Paulo também traz à atenção dos cristãos que “os santos julgarão o mundo”, e que “havemos de julgar anjos”. Aqui, ele está falando, não da época atual, mas do futuro, quando aqueles que reinarem, junto com Cristo, no reino, se sentarão como juízes celestes, administrando a lei de Deus. — 1 Cor. 6:1-3; Rev. 20:6; compare com 1 Coríntios 4:8.

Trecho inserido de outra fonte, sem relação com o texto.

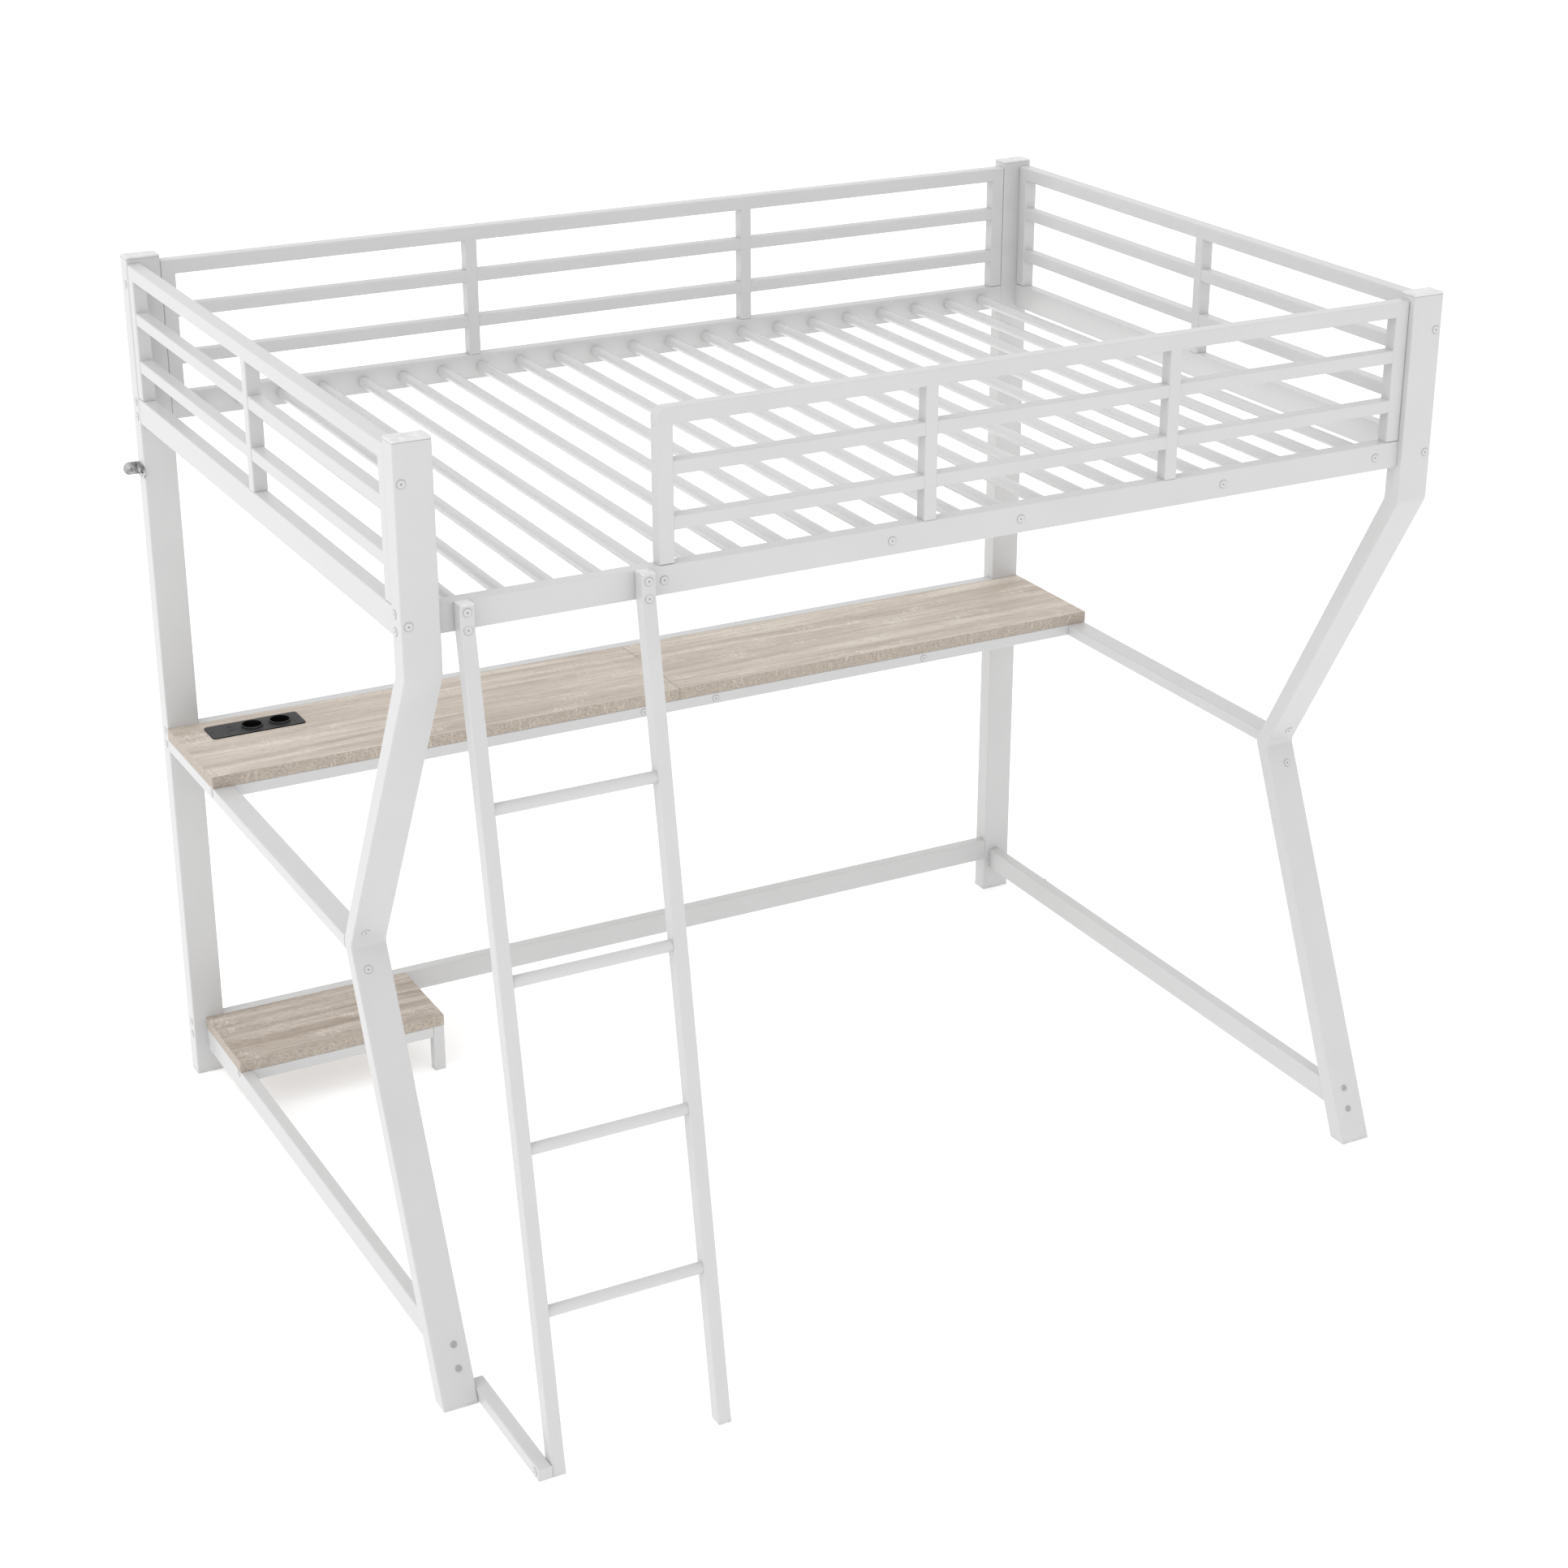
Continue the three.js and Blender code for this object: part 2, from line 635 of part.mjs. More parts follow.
function desk() {
  const top = deskUnderside - JOINT_GAP;
  const bottom = top - CROSS_TUBE;
  const railBack = deskFront + CROSS_TUBE;
  const seam = BED_LENGTH / 2;
  const frontRail = tube('desk_rail_front', 'x',
    [DESK_BRACE_WIDTH + JOINT_GAP, deskFront, bottom],
    [BED_LENGTH - DESK_BRACE_WIDTH - JOINT_GAP, railBack, top]);
  const offsets = [-SEAM_SUPPORT_OFFSET - SUPPORT_PITCH, -SEAM_SUPPORT_OFFSET,
    SEAM_SUPPORT_OFFSET, SEAM_SUPPORT_OFFSET + SUPPORT_PITCH];
  const supports = offsets.map((offset, i) => tube(`desk_support_${i + 1}`, 'y',
    [seam + offset - CROSS_TUBE / 2, railBack + JOINT_GAP, bottom],
    [seam + offset + CROSS_TUBE / 2, rearPostFront - JOINT_GAP, top]));
  return [
    ...deskBoards(),
    backRail('desk_rail_rear', DESK_HEIGHT),
    frontRail,
    deskBrace('desk_brace_left', 0, 0),
    deskBrace('desk_brace_right', BED_LENGTH - DESK_BRACE_WIDTH, rightPostInner),
    ...supports,
  ];
}

// ---------------------------------------------------------------- floor braces and shelf

// Brace near the floor, from the slanted leg to the rear post.
function floorBrace(name, left, legLeft) {
  const top = shelfUnderside - JOINT_GAP;
  return legBrace(name, legLeft,
    [left, 0, top - BACK_RAIL_HEIGHT],
    [left + FLOOR_BRACE_WIDTH, rearPostFront - JOINT_GAP, top]);
}

function floorFrame() {
  const braceRight = FLOOR_BRACE_INSET + FLOOR_BRACE_WIDTH;
  const top = shelfUnderside - JOINT_GAP;
  const bottom = top - CROSS_TUBE;
  const legLeft = shelfEnd - CROSS_TUBE;
  const railBack = shelfFront + CROSS_TUBE;
  return [
    backRail('floor_rail_rear', SHELF_HEIGHT),
    floorBrace('floor_brace_left', FLOOR_BRACE_INSET, 0),
    floorBrace('floor_brace_right', BED_LENGTH - braceRight, rightPostInner),
    board('shelf_board',
      [FLOOR_BRACE_INSET, shelfFront, shelfUnderside], [shelfEnd, deskBack, SHELF_HEIGHT]),
    tube('shelf_rail_front', 'x',
      [braceRight + JOINT_GAP, shelfFront, bottom], [legLeft - JOINT_GAP, railBack, top]),
    tube('shelf_rail_side', 'y',
      [legLeft, railBack + JOINT_GAP, bottom], [shelfEnd, rearPostFront - JOINT_GAP, top]),
    piece('shelf_leg', bar('z', [legLeft, shelfFront, 0], [shelfEnd, railBack, top]), paint),
  ];
}

// ---------------------------------------------------------------- ladder

const ladderBack = frontRailFront - JOINT_GAP;
const ladderTop = bedRailTop - LADDER_BELOW_RAIL;
const ladderStart = POST_WIDTH + FLOOR_BAR_WIDTH + 2 * JOINT_GAP;
const ladderBend = bedRailBottom + LADDER_BEND_ABOVE_RAIL_FOOT;
const ladderFace = ladderBack - LADDER_RAIL_DEPTH;

// Front face of a ladder rail, from the foot to the bend and up to the top.
function ladderPath(foot, top) {
  const slope = (LADDER_FOOT_REACH + ladderFace) / ladderBend;
  return [
    new THREE.Vector2(-LADDER_FOOT_REACH - slope * -foot, foot),
    new THREE.Vector2(ladderFace, ladderBend),
    new THREE.Vector2(ladderFace, top),
  ];
}

// Rung along +X at the middle of the rails.
function rung(radius, sides, length, height) {
  const geometry = new THREE.CylinderGeometry(radius, radius, length, sides);
  geometry.rotateZ(Math.PI / 2);
  const slope = (LADDER_FOOT_REACH + ladderFace) / ladderBend;
  const middle = LADDER_RAIL_DEPTH / 2 / Math.cos(Math.atan(slope));
  const depth = -LADDER_FOOT_REACH + slope * height + middle;
  geometry.translate(LADDER_WIDTH / 2, depth, height);
  return solidOf(geometry);
}

// Outline of a ladder rail between two heights, moved outwards by a growth.
function ladderSection(foot, top, growth) {
  const front = ladderPath(foot, top);
  return bentSection(front, offsetPath(front, LADDER_RAIL_DEPTH), growth);
}

// Welded ladder: two bent rails and the rungs, hollow and open at the feet.
function ladder() {
  const rail = bentBar(ladderSection(0, ladderTop, 0), LADDER_RAIL_WIDTH, TUBE_CORNER);
  const railBore = bentBar(
    ladderSection(-1, ladderTop - TUBE_WALL, -TUBE_WALL), LADDER_RAIL_WIDTH - 2 * TUBE_WALL, 0);
  const farSide = LADDER_WIDTH - LADDER_RAIL_WIDTH;
  const steel = [solidOf(rail), solidOf(rail).translate([farSide, 0, 0])];
  const hollow = [
    solidOf(railBore).translate([TUBE_WALL, 0, 0]),
    solidOf(railBore).translate([farSide + TUBE_WALL, 0, 0]),
  ];
  const pitch = bedRailBottom / (RUNG_COUNT + 1);
  const rungLength = LADDER_WIDTH - LADDER_RAIL_WIDTH;
  for (let i = 1; i <= RUNG_COUNT; i += 1) {
    steel.push(rung(RUNG_DIAMETER / 2, RUNG_SIDES, rungLength, i * pitch));
    hollow.push(rung(RUNG_DIAMETER / 2 - TUBE_WALL, RUNG_BORE_SIDES, rungLength, i * pitch));
  }
  const solid = joined(steel).subtract(joined(hollow));
  return piece('ladder', geometryOf(solid), paint, [ladderStart, 0, 0]);
}

// Bar on the floor that ties the ladder's foot to the left leg's foot, closed at its front.
function ladderFloorBar() {
  const left = POST_WIDTH + JOINT_GAP;
  const low = [left, -LADDER_FOOT_REACH, 0];
  const high = [left + FLOOR_BAR_WIDTH, POST_DEPTH, CROSS_TUBE];
  const hollow = bore('y', [low[0], low[1] + END_WALL, low[2]], [high[0], high[1] + 1, high[2]]);
  const solid = solidOf(bar('y', low, high)).subtract(solidOf(hollow));
  return piece('ladder_floor_bar', geometryOf(solid), paint);
}

// ---------------------------------------------------------------- wall bracket

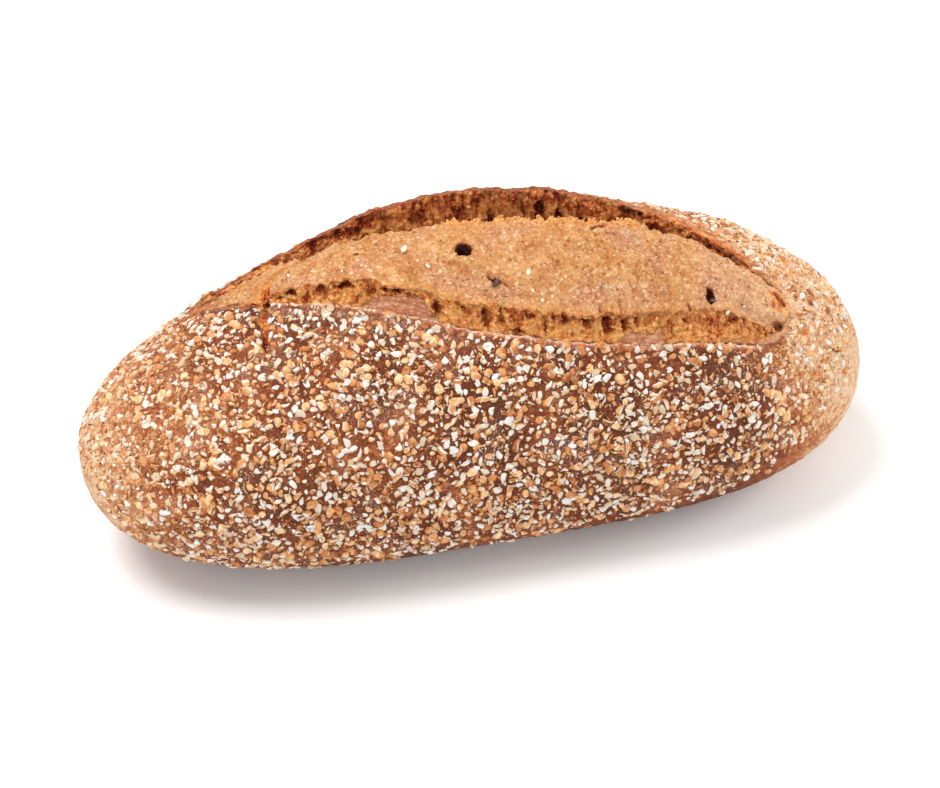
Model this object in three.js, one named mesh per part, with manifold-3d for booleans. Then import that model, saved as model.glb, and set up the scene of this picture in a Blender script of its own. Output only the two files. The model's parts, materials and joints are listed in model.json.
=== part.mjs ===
// A hearth-baked wheat loaf: a long oval bread, rolled in cracked wheat before it was
// slashed once from end to end. In the oven the cut opened. Its front edge stayed low as a
// thin lip, the dough behind it swelled up as a smooth tongue with a torn wall in front,
// and its back edge lifted into an ear that leans over a deep crevice.
//
// Millimetres. +X runs along the loaf, +Y to its back (the ear's side), +Z up. The origin
// is under the middle of the loaf, on the surface that it stands on.
import * as THREE from "three";
import { mergeVertices } from "three/addons/utils/BufferGeometryUtils.js";
import Module from "manifold-3d";

// ---- Driving dimensions of the whole loaf ------------------------------------------
const LENGTH = 280;
const WIDTH = 128.5;
const CROWN = 98; // height of the closed loaf over its base, before the cut opened
const WAIST = 32; // height of the widest line, in the middle of the loaf
const TIP_HEIGHT = 38; // height of both end tips
const SQUEEZE = 4; // how far the round underside is flattened by the hearth
const BOW = 11.5; // the end tips lie this far forward of the middle
const SKEW = 2; // the right half swings back by about this much
const RIGHT_WIDER = 0.07; // share by which the right half is wider than the left
const RIGHT_TALLER = 0.02;
const PLAN_ROUNDNESS = 2.82; // exponent of the outline seen from above
const CROWN_ROUNDNESS = 1.75; // exponent of the ridge seen from the side
const SHOULDER = 1.17; // exponent of the upper half of a cross-section
const BELLY = 0.6; // exponent of the lower half: small is square, one is round
const UNDERCUT = 0.8; // how fast the underside lifts towards the tips

// ---- The opened cut -----------------------------------------------------------------
// Each line is [x, value] in millimetres, read from the left tip to the right one.
const CUT_LEFT = -96;
const CUT_RIGHT = 110;
const LIP_LINE = [[-96, 15], [-86, 6], [-75, -4], [-50, -17], [-25, -28], [0, -37],
  [30, -42.5], [60, -45.5], [85, -44.5], [100, -41], [110, -28]];
const RIM_LINE = [[-96, 17], [-86, 24.5], [-74, 25], [-45, 24.5], [-15, 22.5], [14, 19.5],
  [43, 16.5], [66, 9], [78, 2], [90, -11], [110, -27]];
const TONGUE_BACK_LINE = [[-96, 16], [-80, 14], [-62, 14], [-35, 11.5], [-8, 4.5], [20, 2.5],
  [35, 0.5], [62, -3], [75, -7], [88, -15], [110, -27.5]];
const LIP_RISE = [[-96, 0], [-72, 0.6], [-40, 1.2], [60, 1.2], [100, 0.6], [110, 0]];
const WALL_RISE = [[-96, 0], [-76, 0.6], [-66, 3.6], [-45, 5], [10, 5.6], [60, 5], [85, 3.6],
  [102, 1.6], [110, 0]];
const TONGUE_SWELL = [[-96, 0], [-70, 1.4], [-30, 2], [40, 2.2], [90, 1.6], [110, 0]];
const BACK_RISE = [[-96, 0], [-60, 1.6], [0, 3], [60, 2.6], [95, 1], [110, 0]];
const RIM_RISE = [[-96, 0], [-74, 2.2], [-58, 4.8], [-43, 7.3], [-28, 8.9], [0, 11], [14, 11.3],
  [28, 9.2], [43, 7.2], [60, 4.4], [78, 2.2], [95, 0.8], [110, 0]];
const CREVICE_DEPTH = [[-96, 0], [-74, 1], [-50, 4], [-25, 9], [0, 12], [40, 12], [66, 10],
  [84, 5], [98, 1], [110, 0]];
const LIP_THICKNESS = 1.3; // crust that shows on edge behind the lip's crest
const GROOVE_DEPTH = 0.8; // behind the lip, where the wall starts
const WALL_SETBACK = 4.2; // from the lip's crest to the wall's top edge
const LIP_RUN = 7; // the crust in front of the lip rises over this width
const EAR_RUN = 27; // the crust behind the rim falls back over this width
const CREVICE_SHARE = 0.42; // the crevice's bottom lies this far from tongue to rim
const RAGGED = 0.8; // how far the torn edges wander up and down

// A short tear runs down the front crust from the lip's left corner.
const TEAR = { x: -73.5, lean: 0.18, top: -2, bottom: -27, halfWidth: 3.4, depth: 3.2 };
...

A bênção de Moisés sobre Gade
Quando Moisés abençoou as tribos de Israel, pouco antes de morrer, “quanto a Gade, ele disse: ‘Bendito é aquele que alarga as fronteiras de Gade. . . . E [Gade] selecionará para si a primeira parte, pois ali se reserva o lote dum legislador.”’ (Deut. 33:20, 21) Este emprego do termo “legislador” pode ter o seguinte significado: A maioria das tribos receberam, por consignação mediante sortes, a sua herança, sob a direção de Josué e de Eleazar, o sumo sacerdote. Mas a tribo de Gade, junto com a de Rubem, havia solicitado as terras a E do rio Jordão, pouco depois da derrota dos midianitas. Essa terra era admiravelmente apropriada para a criação de gado, gado este que tais tribos possuíam em grande número. Moisés acolheu favoravelmente o pedido delas, e lhes concedeu esta parte da terra. (Núm. 32:1-5, 20-22, 28) Assim sendo, seu quinhão era um “lote dum legislador”, Moisés, o legislador para Israel.